While previous student experiences of food insecurity were mainly anecdotal, results from the 2019 Cornell Undergraduate Experience Survey prove that food insecurity and injustice is prevalent on campus. The survey of 3,500 students measured how often undergraduates experienced food insecurity by asking about five barriers - Lack of transportation (to off-campus groceries), lack of money to buy food, lack of time to prepare food, lack of time to buy food, and poor locations for campus eateries.



When distributed by graduating year, a lack of time to prepare food was the most frequent barrier faced by all of the grade levels. Seniors experienced the most issues of food access, with Freshmen facing barriers the least often. For every grade, the least important issue was a lack of money to buy food, but it is still an issue. In light of this data, Cornell Dining’s decision to make meal plans mandatory might not seem too outrageous. If freshmen are facing the least financial barriers to food, then meal plans could be part of the solution. However, we must still design for the margins and the required freshman meal plan can be a financial burden for some, especially when it does not meet dietary preferences and lines/transportation to and from takes too much time. Targeted solutions to match each grade’s largest barriers are needed to address student food insecurity at Cornell. While the trends by graduating year provide an overview of food insecurity, we must further analyze trends by race to see how food apartheid is manifested at Cornell.



When distributed by race, we see inequality in diverse student populations' access to food. Here we see a clear pattern in which students of color experience barriers to food access more frequently than other students. Racial disparities to food access are prevalent in the food system of this elitist institution. White students were much less likely to face any barrier to access necessary food than Black, Indigenous, Latinx, and Multiracial students. This trend can be seen across barriers, although the most pronounced gap is lack of money. Only 12.2% of White (US) and 15.5% of Asian (US) students reported facing a lack of money, making it the least common barrier to adequate food for these groups. Meanwhile, nearly 60% of Indigenous students went hungry due to a lack of money often or very often. Black, Latinx, and Multiracial students were more than twice as likely to face lack of money as a frequent barrier to access food than White students.

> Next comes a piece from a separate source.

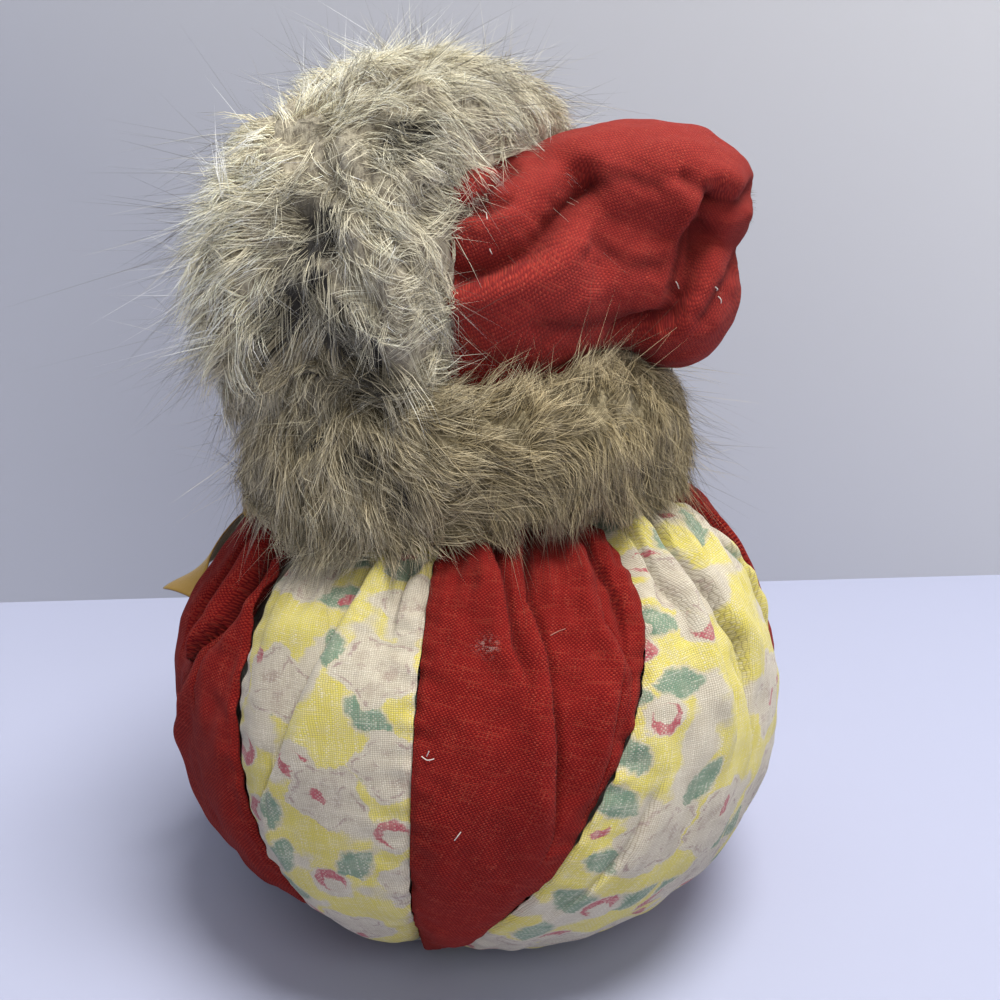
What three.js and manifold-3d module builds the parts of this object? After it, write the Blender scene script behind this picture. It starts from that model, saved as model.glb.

It is unacceptable that Black, Indigenous, Latinx, and Multiracial students bear the most significant burden of the failures of Cornell’s food system. We need to organize as students, staff, and community members who are hungry and demand change. Stakeholders at the top - particularly Cornell Dining and Administration - need to hear from students experiencing these barriers and be open to reforming systems that perpetuate racial inequality. Initiatives to address campus food security by Cornell students and faculty need to be built upon a coalition of diverse voices dedicated to amplifying the shared experiences of people facing hunger in all its forms. Together, we can re-imagine how institutions address food inaccessibility on campus while empowering diverse student groups to embrace food sovereignty. Join us in spearheading a platform for engaging with and defining the issues of our complex food system to eradicate on-campus food insecurity.